Supplier	City	TotalUnitsSold
Wonka's Chocolate Factory	Munich	100
Wonka's Chocolate Factory	-All Cities-	100
Trotters Independent Trading	New York	10
Trotters Independent Trading	Paris	20
Trotters Independent Trading	Peckham	170
Trotters Independent Trading	-All Cities-	200
Kwik-E-Mart	Springfield	150
Kwik-E-Mart	Shelbyville	100
Kwik-E-Mart	-All Cities-	250
-All Suppliers-	Munich	100
-All Suppliers-	New York	10
-All Suppliers-	Paris	20
-All Suppliers-	Peckham	170
-All Suppliers-	Springfield	150
-All Suppliers-	Shelbyville	100
-All Suppliers-	-All Cities-	550

Now we have subtotals for each Supplier and also separate subtotals for each City, plus the overall total!

Fantastic!

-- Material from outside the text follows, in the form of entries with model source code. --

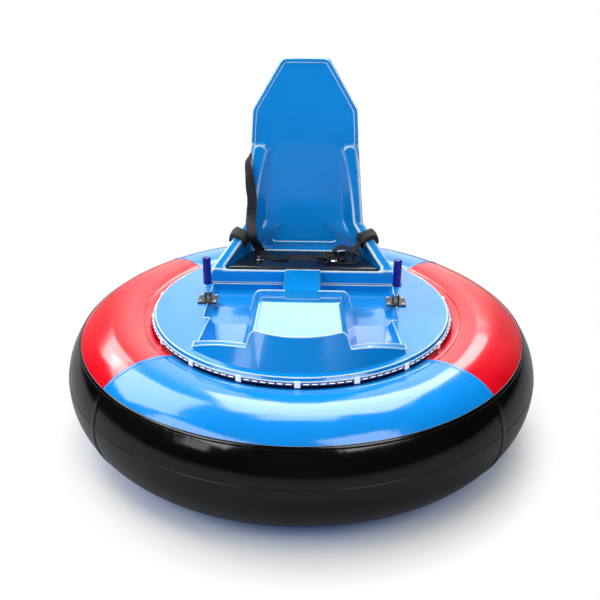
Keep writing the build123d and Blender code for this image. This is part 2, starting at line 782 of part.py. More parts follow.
# Casters: a fixed plate, a fork that swivels on its kingpin, and a wheel that trails behind it
for place, pivot_y in (("front", -caster_y), ("rear", caster_y)):
    plate_z = frame_bottom - caster_plate
    with BuildPart() as caster_mount:
        with BuildSketch(Plane.XY.offset(plate_z)):
            with Locations((0, pivot_y)):
                RectangleRounded(caster_plate_size, frame_bar + caster_hub, caster_hub)
                Circle(kingpin_r + pin_gap, mode=Mode.SUBTRACT)
        extrude(amount=caster_plate)
    finish(caster_mount, f"caster_plate_{place}")

    axle_y = pivot_y + caster_trail
    crown_top = plate_z - side_gap
    ear_x = caster_width / 2 + caster_hub
    with BuildPart() as fork:
        with BuildSketch(Plane.XY.offset(crown_top - fork_crown)):
            with Locations((0, pivot_y - fork_boss_r)):
                Rectangle(2 * (ear_x + fork_thickness), fork_length, align=(Align.CENTER, Align.MIN))
        extrude(amount=fork_crown)
        with BuildSketch(Plane.YZ.offset(ear_x)):
            with BuildLine():
                Polyline((pivot_y - fork_boss_r, crown_top - fork_crown),
                         (pivot_y - fork_boss_r + fork_length, crown_top - fork_crown),
                         (axle_y + fork_boss_r, caster_r), (axle_y - fork_boss_r, caster_r),
                         close=True)
            make_face()
            with Locations((axle_y, caster_r)):
                Circle(fork_boss_r)
        extrude(amount=fork_thickness)
        mirror(about=Plane.YZ)
        with Locations((0, pivot_y, crown_top)):
            Cylinder(kingpin_r, kingpin_length, align=(Align.CENTER, Align.CENTER, Align.MIN))
        with BuildSketch(Plane.YZ):
            with Locations((axle_y, caster_r)):
                Circle(caster_axle_r)
        extrude(amount=ear_x + fork_thickness + caster_hub, both=True)
    finish(fork, f"caster_fork_{place}")

    with BuildPart() as caster_wheel:
        with BuildSketch(Plane.XZ.offset(-axle_y)) as section:
            with Locations((0, caster_r + caster_axle_r + pin_gap)):
                Rectangle(caster_width, caster_r - caster_axle_r - pin_gap,
                          align=(Align.CENTER, Align.MIN))
            fillet(section.vertices().group_by(Axis.Y)[-1], caster_round)
        revolve(axis=Axis((0, axle_y, caster_r), (1, 0, 0)))
    finish(caster_wheel, f"caster_wheel_{place}")

# Hand levers: a bolted plate with two ears, and a rod that rocks fore and aft on its pin
pivot_z = deck_top + lever_plate_thickness + lever_pivot_rise - caster_hub
for place, side in (("left", -1), ("right", 1)):
    pivot = (side * lever_x, lever_y, pivot_z)
    with BuildPart() as lever_base:
        with BuildSketch(Plane.XY.offset(deck_top)):
            with Locations((side * lever_x, lever_y)):
                RectangleRounded(lever_plate, lever_plate, lever_corner)
        extrude(amount=lever_plate_thickness)
        plate_top = deck_top + lever_plate_thickness
        for ear_side in (-1, 1):
            with BuildSketch(Plane.YZ.offset(pivot[0] + ear_side * (lever_ear_gap + lever_ear / 2))):
                with Locations((lever_y, pivot_z)):
                    Circle(lever_ear_half)
                with Locations((lever_y, plate_top)):
                    Rectangle(2 * lever_ear_half, pivot_z - plate_top,
                              align=(Align.CENTER, Align.MIN))
                with Locations((lever_y, pivot_z)):
                    Circle(lever_pin_r + pin_gap, mode=Mode.SUBTRACT)
            extrude(amount=lever_ear / 2, both=True)
    finish(lever_base, f"lever_base_{place}")

    with BuildPart() as lever_rod:
        with BuildSketch(Plane.YZ.offset(pivot[0])):
            with Locations((lever_y, pivot_z)):
                Circle(knuckle_r)
        extrude(amount=lever_ear_gap - side_gap, both=True)
        with BuildSketch(Plane.YZ.offset(pivot[0])):
            with Locations((lever_y, pivot_z)):
                Circle(lever_pin_r)
        extrude(amount=lever_ear_gap + lever_ear + side_gap, both=True)
        with BuildSketch(Plane.XY.offset(pivot_z)):
            with Locations((side * lever_x, lever_y)):
                Circle(rod_r)
        extrude(amount=grip_top - grip_round - pivot_z)
    finish(lever_rod, f"lever_rod_{place}")

    with BuildPart() as lever_grip:
        with BuildSketch(Plane.XY.offset(grip_bottom)):
            with Locations((side * lever_x, lever_y)):
                Circle(grip_r)
        extrude(amount=grip_top - grip_bottom)
        fillet(lever_grip.edges(), grip_round)
        with Locations((side * lever_x, lever_y, grip_bottom)):
            Cylinder(rod_r, grip_top - grip_round - grip_bottom, mode=Mode.SUBTRACT,
                     align=(Align.CENTER, Align.CENTER, Align.MIN))
    finish(lever_grip, f"lever_grip_{place}")

# Seat belt: a band wrapped over each arm, a lap part on the cushion and a shoulder part
cushion_top = seat_ledge + cushion_crown


def crossing(plane, low, high):
    """The point, in the plane's own coordinates, where a line crosses it."""
    share = (plane.origin - low).dot(plane.z_dir) / (high - low).dot(plane.z_dir)
    return plane.to_local_coords(low + (high - low) * share)


def side_point(plane, rows, z):
    """The point of an arm's side at a height, in the coordinates of a plane across the arm."""
    front, middle = between(rows, z)[1:3]
    return crossing(plane, Vector(*front, z), Vector(*middle, z))


for place, side in (("left", -1), ("right", 1)):
    ridge_foot, ridge, ridge_head = [Vector(*between(seat_body, z)[1], z)
                                     for z in (wrap_z - wrap_width, wrap_z, seat_arm_top)]
    arm_plane = Plane(origin=ridge, x_dir=(ridge_head - ridge_foot).cross(Vector(0, -1, 0)),
                      z_dir=ridge_head - ridge_foot)
    inner_edge = crossing(arm_plane, inner_ridge(wrap_z - wrap_width), inner_ridge(wrap_z))
    outer_side = side_point(arm_plane, seat_body, wrap_z - wrap_drop)
    inner_side = side_point(arm_plane, seat_hollow, wrap_z - wrap_drop) - inner_edge
    with BuildPart() as belt_wrap:
        with BuildSketch(arm_plane):
            for reach, gap, mode in ((1, wrap_gap + wrap_thickness, Mode.ADD),
                                     (2, wrap_gap, Mode.SUBTRACT)):
                with BuildSketch(arm_plane, mode=Mode.PRIVATE) as arm_section:
                    with BuildLine():
                        Polyline(outer_side * reach, (0, 0), inner_edge,
                                 inner_edge + inner_side * reach, close=True)
                    make_face()
                offset(arm_section.sketch_local, amount=gap, mode=mode)
        extrude(amount=wrap_width / 2, both=True)
        if side < 0:
            mirror(about=Plane.YZ, mode=Mode.REPLACE)
    finish(belt_wrap, f"belt_wrap_{place}")

with BuildPart() as belt_lap:
    with BuildSketch(Plane.XY.offset(cushion_top + soft_gap)):
        with BuildLine():
            FilletPolyline(*lap_route, radius=lap_bend_r)
        trace(line_width=webbing)
    extrude(amount=webbing_thickness)
finish(belt_lap, "belt_lap")

lap_top = cushion_top + 2 * soft_gap + webbing_thickness
with BuildPart() as belt_shoulder:
    sections = []
    for x, y, z, turn_deg in ((*shoulder_foot, lap_top, 0.0), *shoulder_run):
        with BuildSketch(Plane.XY.offset(z)) as section:
            with Locations(Location((x, y, 0), (0, 0, -turn_deg))):
                Rectangle(webbing, webbing_thickness)
        sections.append(section.sketch)
    loft(sections, ruled=True)
finish(belt_shoulder, "belt_shoulder")

with BuildPart() as belt_tongue:
    with BuildSketch(Plane.XY.offset(lap_top)):
        with Locations((tongue_x, lap_route[-1][1])):
            Ellipse(tongue_length / 2, tongue_width / 2)
    extrude(amount=tongue_thickness)
finish(belt_tongue, "belt_tongue")

with BuildPart() as belt_buckle:
    with BuildSketch(Plane.XY.offset(cushion_top + soft_gap)):
        with Locations((buckle_x, buckle_y)):
            RectangleRounded(buckle_length, buckle_width, buckle_round)
    extrude(amount=buckle_height)
    fillet(belt_buckle.faces().sort_by(Axis.Z)[-1].edges(), buckle_edge)
finish(belt_buckle, "belt_buckle")

with BuildPart() as belt_tail:
    start_x = buckle_x + buckle_length / 2 + soft_gap
    tail_z = cushion_top + buckle_height / 2
    sections = []
    for x, z in ((start_x, tail_z), (start_x + tail_reach, tail_z + tail_rise)):
        with BuildSketch(Plane.YZ.offset(x)) as section:
            with Locations((buckle_y + (x - start_x) / 2, z)):
                Rectangle(webbing, webbing_thickness)
        sections.append(section.sketch)
    loft(sections, ruled=True)
finish(belt_tail, "belt_tail")
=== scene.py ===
import json
from math import atan2, cos, degrees, pi, radians, sin, tan

import bmesh
import bpy
from mathutils import Euler, Matrix, Vector


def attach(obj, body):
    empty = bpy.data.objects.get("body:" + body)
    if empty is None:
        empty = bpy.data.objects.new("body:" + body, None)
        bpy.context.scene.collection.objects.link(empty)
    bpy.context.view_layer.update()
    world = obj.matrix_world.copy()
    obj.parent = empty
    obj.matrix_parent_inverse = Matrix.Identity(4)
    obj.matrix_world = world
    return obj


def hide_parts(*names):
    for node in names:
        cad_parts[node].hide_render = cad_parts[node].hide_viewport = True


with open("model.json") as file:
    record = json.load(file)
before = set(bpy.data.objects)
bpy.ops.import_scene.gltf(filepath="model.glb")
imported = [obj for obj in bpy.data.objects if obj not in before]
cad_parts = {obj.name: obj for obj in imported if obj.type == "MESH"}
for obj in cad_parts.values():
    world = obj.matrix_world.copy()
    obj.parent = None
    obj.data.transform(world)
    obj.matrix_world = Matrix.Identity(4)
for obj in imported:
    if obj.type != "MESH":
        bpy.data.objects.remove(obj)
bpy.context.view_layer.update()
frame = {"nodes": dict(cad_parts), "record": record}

# Camera: 48 mm lens on a square frame, looking down on the front of the car, with its angles in radians
CAMERA_PLACE = (0.0639, -2.9712, 1.9013)
CAMERA_TURN = 0.0237
CAMERA_TILT = 0.438
CAMERA_ROLL = 0.0046
LENS = 48.0
SENSOR = 36.0
VIEW_END = 60.0

# Studio: lamps round one point of the car, and a floor that is shaded near the car and white further off
LAMP_AIM = Vector((0.0, 0.0, 0.45))
LAMP_DISTANCE = 9.0
FLOOR_SIZE = 40.0
SHADE_R, WHITE_R = 0.88, 1.08
WHITE = (1.0, 1.0, 1.0, 1.0)

# Ring tube, with the section that its CAD has: corner arcs joined by flatter crown and flank arcs
TUBE_MID_R, TUBE_MID_Z = 0.720, 0.255
TUBE_HALF_WIDTH, TUBE_HALF_HEIGHT = 0.230, 0.220
CORNER_R, CORNER_X, CORNER_Z = 0.165, 0.050, 0.046
CROWN_RISE = TUBE_HALF_HEIGHT - CORNER_Z
CROWN_R = (CROWN_RISE**2 + CORNER_X**2 - CORNER_R**2) / (2 * (CROWN_RISE - CORNER_R))
FLANK_REACH = TUBE_HALF_WIDTH - CORNER_X
FLANK_R = (FLANK_REACH**2 + CORNER_Z**2 - CORNER_R**2) / (2 * (FLANK_REACH - CORNER_R))
CROWN_TURN = degrees(atan2(CORNER_Z - TUBE_HALF_HEIGHT + CROWN_R, CORNER_X))
FLANK_TURN = degrees(atan2(CORNER_Z, CORNER_X - TUBE_HALF_WIDTH + FLANK_R))
# Seams round the ring, by the angle of the skin's outward normal above the horizontal, in degrees
TOP_SEAM, UNDER_SEAM, LAP_SEAM, CREASE, INNER_EDGE = 43.85, -62.97, 6.0, 105.0, 180.0
CREASE_START, CREASE_END = CREASE - 3.5, CREASE + 4.5
# Seams across the ring, by the bearing from its front, in degrees
FRONT_SEAM, REAR_SEAM = 50.0, 133.0
SKIN = 0.0015
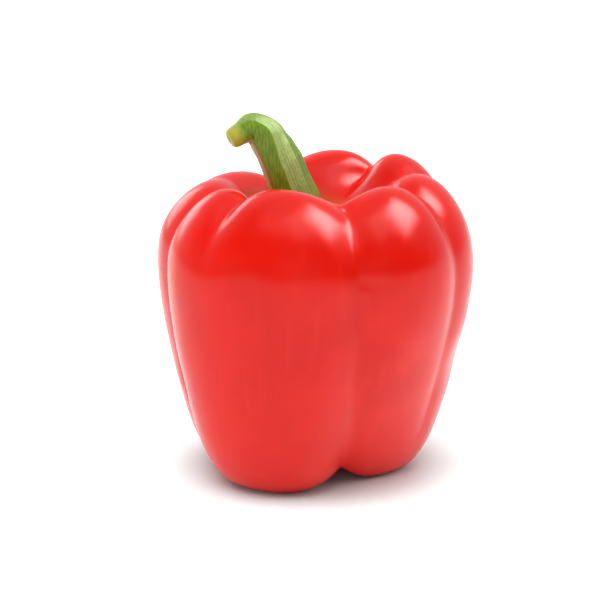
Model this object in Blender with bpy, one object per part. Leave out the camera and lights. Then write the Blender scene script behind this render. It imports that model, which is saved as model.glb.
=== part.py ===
"""Bell pepper: a four-lobed fruit that stands on the tips of its lobes, its calyx and its hooked stem.

Metres, +Z up. The origin is the middle of the fruit's bounding box, on the surface it stands on.
Azimuths are in degrees, anticlockwise from +X as seen from above, so the front of the fruit is at -90.
"""

import math

import bmesh
import bpy
import numpy as np
from mathutils import Vector

MM = 0.001
GAP = 0.3 * MM  # between pieces that meet

# The wall's mean section, as (radius, height) from the blossom end, over the lobe's tip, up the flank,
# over the shoulder and down into the hollow that holds the calyx.
WALL = (
    (0.0, 9.0), (7.0, 8.0), (14.5, 2.6), (21.5, -1.5), (27.6, 1.2), (32.0, 8.3), (35.6, 19.5),
    (39.1, 33.5), (41.6, 46.0), (42.6, 57.0), (41.6, 66.0), (38.2, 73.8), (33.0, 79.8), (26.5, 82.6),
    (21.0, 80.6), (17.4, 75.4), (15.2, 70.4), (12.4, 66.6), (8.0, 64.8), (0.0, 64.2),
)
WALL_ROUNDING = 0.011  # share of the section's length over which its corners are eased
FRUIT_HEIGHT = 82.0
WIDEST_HEIGHT = 57.0
HOLLOW_OFFSET = -4.6  # along X, from the fruit's axis to the floor of the hollow

# Bumps of the shoulder: azimuth, extra reach as a share of the radius, extra height of the crest.
SHOULDER_BUMPS = (
    (-155, 0.052, 0.3),
    (-91, 0.020, 0.7),
    (-50, 0.030, 1.2),
    (-8, 0.030, 0.5),
    (33, 0.030, 3.7),
    (85, 0.000, 0.4),
    (130, 0.000, -3.6),
    (172, 0.052, -3.8),
)
SHOULDER_FOCUS = 7.0  # how narrowly a bump keeps to its azimuth
SHOULDER_FOOT = 0.72 * FRUIT_HEIGHT  # height above which the crest's own height shows
CREST_REACH = 17.0  # from the axis, inside which a bump no longer lifts the hollow

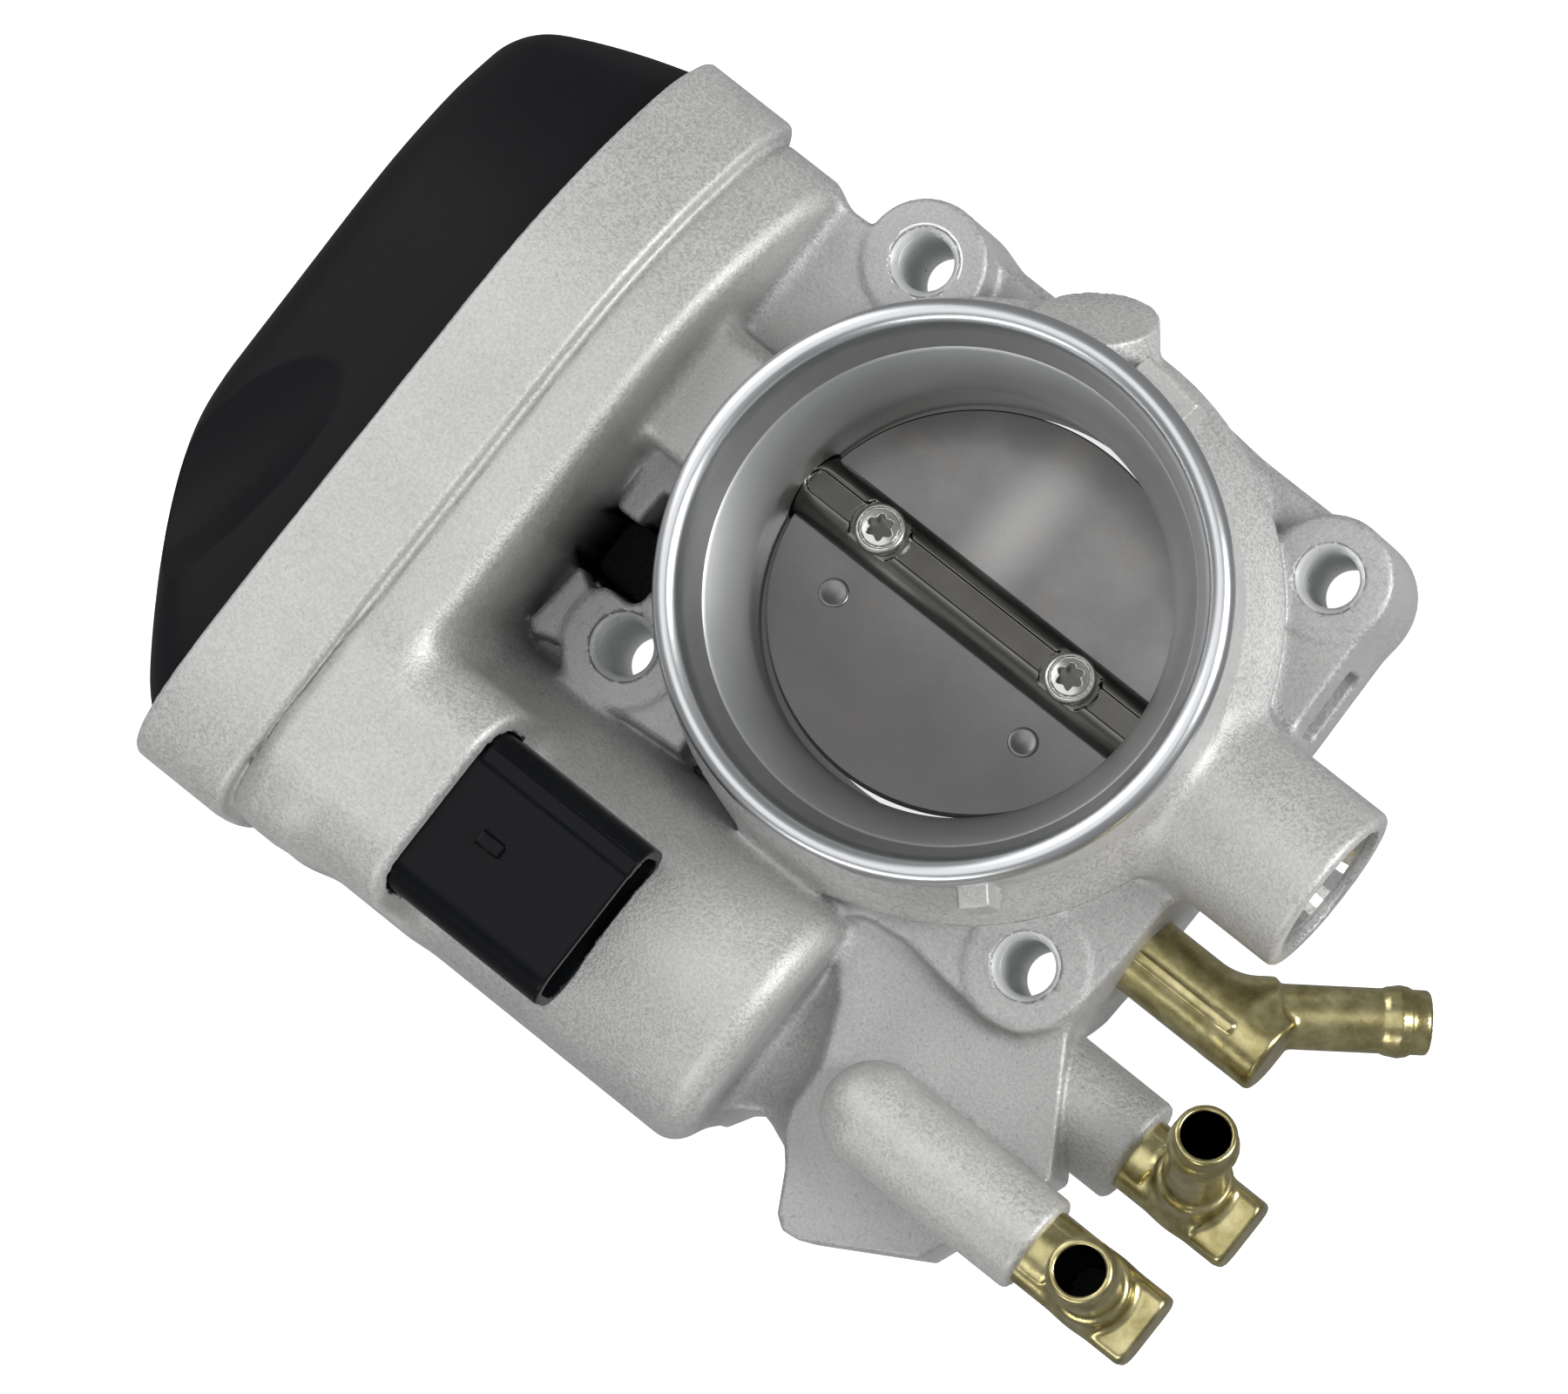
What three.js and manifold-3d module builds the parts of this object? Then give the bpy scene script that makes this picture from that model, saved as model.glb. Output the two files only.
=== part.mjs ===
// Electronic throttle body: a cast housing with the gear train, motor, sprung shaft and plate,
// its plastic gear cover and connector, and three brass hose fittings.
// Millimetres. +Z is the air path, pointing out of the inlet. +X is the throttle shaft, pointing
// away from the gears. The origin is the bore axis on the face that meets the intake manifold.
import * as THREE from 'three';
import { mergeVertices } from 'three/addons/utils/BufferGeometryUtils.js';
import Module from 'manifold-3d';

const wasm = await Module();
wasm.setup();

// ---------- driving dimensions ----------
const GAP = 0.3;              // between pieces that rest on each other
const FINE = 0.1;             // between pieces pressed or turned together
const SHAFT_Z = 26;           // height of the throttle shaft above the manifold face
const BORE_R = 28.5;
const RIM_Z = 56;             // top of the inlet spigot
const SPIGOT_R = 37.6;
const BEAD_R = 38.8;
const BOLT = { x: 35, y: 32.8, r: 4, lug: 8.6, top: 27 };
const SHAFT_R = 5;
const PLATE = { tilt: -12, thick: 1.9, rx: 28.2, ry: 28.35 };
const SCREW_X = 16.4;         // plate screws, each side of the bore axis
const TRAVEL = { close: 7, open: 78 };   // degrees from rest, turning about -X to open
const MESH_ARC = 12;          // degrees of sector teeth kept beyond the travel at each end
const BOSS = { r: 12.7, end: 61 };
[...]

Now I'm going to add ROLLUP to all my queries!

Woah there cowboy! So as I briefly mentioned, if you're writing a query that's going to be used by a reporting tool like Tableau or whatever then this technique isn't really helpful as those tools will usually do the totalling for you. In fact, this is usually an anti-pattern and not advisable because your reporting tool won't be able to differentiate the subtotal rows from the regular rows and that will make formatting your report a lot harder.

However, if you're working directly in SQL and just want to generate some data for a quick ad-hoc report or analysis then ROLLUP or CUBE can save you some time and effort in getting the results you need.

Top comments (5)

DevWorksSimone • Sep 15 '19

I love sql tut like this and @helen Anderson. I started digging into sql as I did for excel and VBA to make myself faster and help collegue who are not tech familiar with loads of data. Even if I am not going use this is the next future, is always good to see there is a vanilla way to do these things. Thank you for share!